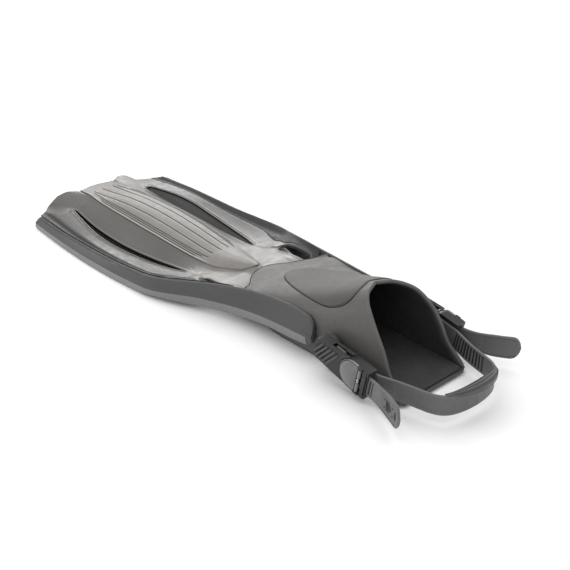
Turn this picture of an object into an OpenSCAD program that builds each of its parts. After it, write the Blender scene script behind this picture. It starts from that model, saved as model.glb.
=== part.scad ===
// Open-heel swim fin: a channelled blade with a rubber foot pocket and a quick-release heel strap.
// +Y runs from the heel to the blade tip, +Z is up, and the sole stands on z = 0. Millimetres.

/* [Blade] */
// Distance from the heel datum to the tips of the two lobes
tip_y = 651; // [620:1:680]
// Thickness of the blade
blade_t = 3.2; // [2.6:0.1:3.8]
// Thickness of the raised leaf-shaped panel on the blade's ridge
panel_t = 1.6; // [1:0.1:2]
// Thickness of the flexible membranes in the blade's slots
membrane_t = 1.4; // [1:0.1:1.6]
// Depth of the membranes below the blade's upper face
membrane_drop = 1.2; // [0.6:0.1:1.4]

/* [Foot pocket] */
// Thickness of the pocket's rubber wall
pocket_t = 4; // [3:0.25:5]
// Thickness of the tread under the sole
tread_t = 2.5; // [2:0.25:3]
// Depth of the tread's grooves
tread_groove = 1.2; // [0.8:0.1:1.6]
// Thickness of the footbed
footbed_t = 2.5; // [2:0.25:3]

/* [Heel strap] */
// Width of the strap
strap_w = 24; // [20:0.5:24]
// Thickness of the strap
strap_t = 3; // [2.6:0.1:3]
// Height of the pull tab over the strap's upper edge
tab_h = 6; // [4:0.5:8]

/* [Buckles] */
// Distance from the centre plane to the inner face of each buckle
buckle_x = 63; // [62.5:0.5:66]
// Thickness of each buckle
buckle_t = 12.8; // [12.8:0.2:13.6]
// Slope of the buckles, down towards the heel
buckle_tilt = 11; // [8:1:14]
// Radius of the round front of the buckle body
body_r = 17.3; // [17:0.1:17.6]
// Radius of the anchor posts that the receivers turn on
post_r = 5; // [4.5:0.1:5.2]
// Radial running clearance of the posts and lever pins
run_gap = 0.05; // [0.02:0.01:0.1]
// Radius of the bar that the strap wraps round
bar_r = 2.7; // [2.5:0.1:2.7]
// Radius of the lever pins
pin_r = 1; // [0.9:0.05:1.1]

/* [Hidden] */
$fn = 64;
eps = 0.01;
soft_black = [0.20, 0.20, 0.21];
mid_grey = [0.46, 0.45, 0.44];
dark_grey = [0.31, 0.31, 0.32];
gloss_black = [0.16, 0.16, 0.17];

// Lines of the right half, each a list of [y, x, z]. The tip rows go on from tip_row.
tip_row = 606;
nominal_tip = 651;
rigid_y = 330;
ridge = [[240, 0, 28], [255, 0, 31], [270, 0, 35], [282, 0, 36], [300, 0, 35], [330, 0, 32], [352, 0, 30.5],
    [370, 0, 31.2], [390, 0, 33], [410, 0, 34.6], [430, 0, 36.1], [450, 0, 37.3], [470, 0, 37.9],
    [490, 0, 38.1], [510, 0, 37.6], [530, 0, 36.7], [550, 0, 34.9], [570, 0, 32.1], [590, 0, 29.2],
    [tip_row, 0, 27]];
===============
# Instructions to follow
Return the material in full, exactly as shown.

# Response to this exercise
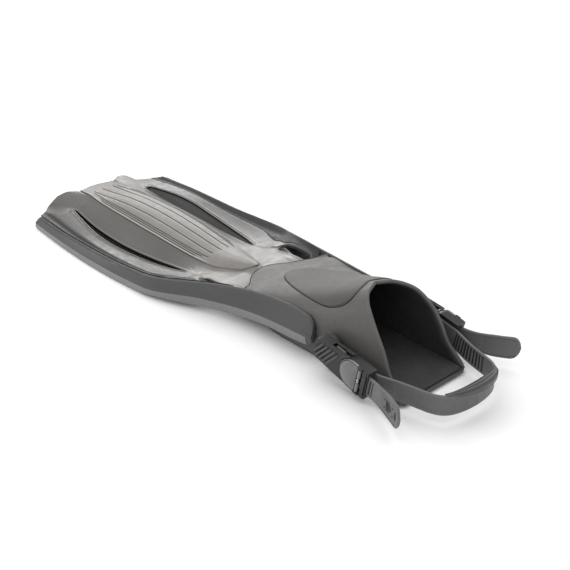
Turn this picture of an object into an OpenSCAD program that builds each of its parts. After it, write the Blender scene script behind this picture. It starts from that model, saved as model.glb.
=== part.scad ===
// Open-heel swim fin: a channelled blade with a rubber foot pocket and a quick-release heel strap.
// +Y runs from the heel to the blade tip, +Z is up, and the sole stands on z = 0. Millimetres.

/* [Blade] */
// Distance from the heel datum to the tips of the two lobes
tip_y = 651; // [620:1:680]
// Thickness of the blade
blade_t = 3.2; // [2.6:0.1:3.8]
// Thickness of the raised leaf-shaped panel on the blade's ridge
panel_t = 1.6; // [1:0.1:2]
// Thickness of the flexible membranes in the blade's slots
membrane_t = 1.4; // [1:0.1:1.6]
// Depth of the membranes below the blade's upper face
membrane_drop = 1.2; // [0.6:0.1:1.4]

/* [Foot pocket] */
// Thickness of the pocket's rubber wall
pocket_t = 4; // [3:0.25:5]
// Thickness of the tread under the sole
tread_t = 2.5; // [2:0.25:3]
// Depth of the tread's grooves
tread_groove = 1.2; // [0.8:0.1:1.6]
// Thickness of the footbed
footbed_t = 2.5; // [2:0.25:3]

/* [Heel strap] */
// Width of the strap
strap_w = 24; // [20:0.5:24]
// Thickness of the strap
strap_t = 3; // [2.6:0.1:3]
// Height of the pull tab over the strap's upper edge
tab_h = 6; // [4:0.5:8]

/* [Buckles] */
// Distance from the centre plane to the inner face of each buckle
buckle_x = 63; // [62.5:0.5:66]
// Thickness of each buckle
buckle_t = 12.8; // [12.8:0.2:13.6]
// Slope of the buckles, down towards the heel
buckle_tilt = 11; // [8:1:14]
// Radius of the round front of the buckle body
body_r = 17.3; // [17:0.1:17.6]
// Radius of the anchor posts that the receivers turn on
post_r = 5; // [4.5:0.1:5.2]
// Radial running clearance of the posts and lever pins
run_gap = 0.05; // [0.02:0.01:0.1]
// Radius of the bar that the strap wraps round
bar_r = 2.7; // [2.5:0.1:2.7]
// Radius of the lever pins
pin_r = 1; // [0.9:0.05:1.1]

/* [Hidden] */
$fn = 64;
eps = 0.01;
soft_black = [0.20, 0.20, 0.21];
mid_grey = [0.46, 0.45, 0.44];
dark_grey = [0.31, 0.31, 0.32];
gloss_black = [0.16, 0.16, 0.17];

// Lines of the right half, each a list of [y, x, z]. The tip rows go on from tip_row.
tip_row = 606;
nominal_tip = 651;
rigid_y = 330;
ridge = [[240, 0, 28], [255, 0, 31], [270, 0, 35], [282, 0, 36], [300, 0, 35], [330, 0, 32], [352, 0, 30.5],
    [370, 0, 31.2], [390, 0, 33], [410, 0, 34.6], [430, 0, 36.1], [450, 0, 37.3], [470, 0, 37.9],
    [490, 0, 38.1], [510, 0, 37.6], [530, 0, 36.7], [550, 0, 34.9], [570, 0, 32.1], [590, 0, 29.2],
    [tip_row, 0, 27]];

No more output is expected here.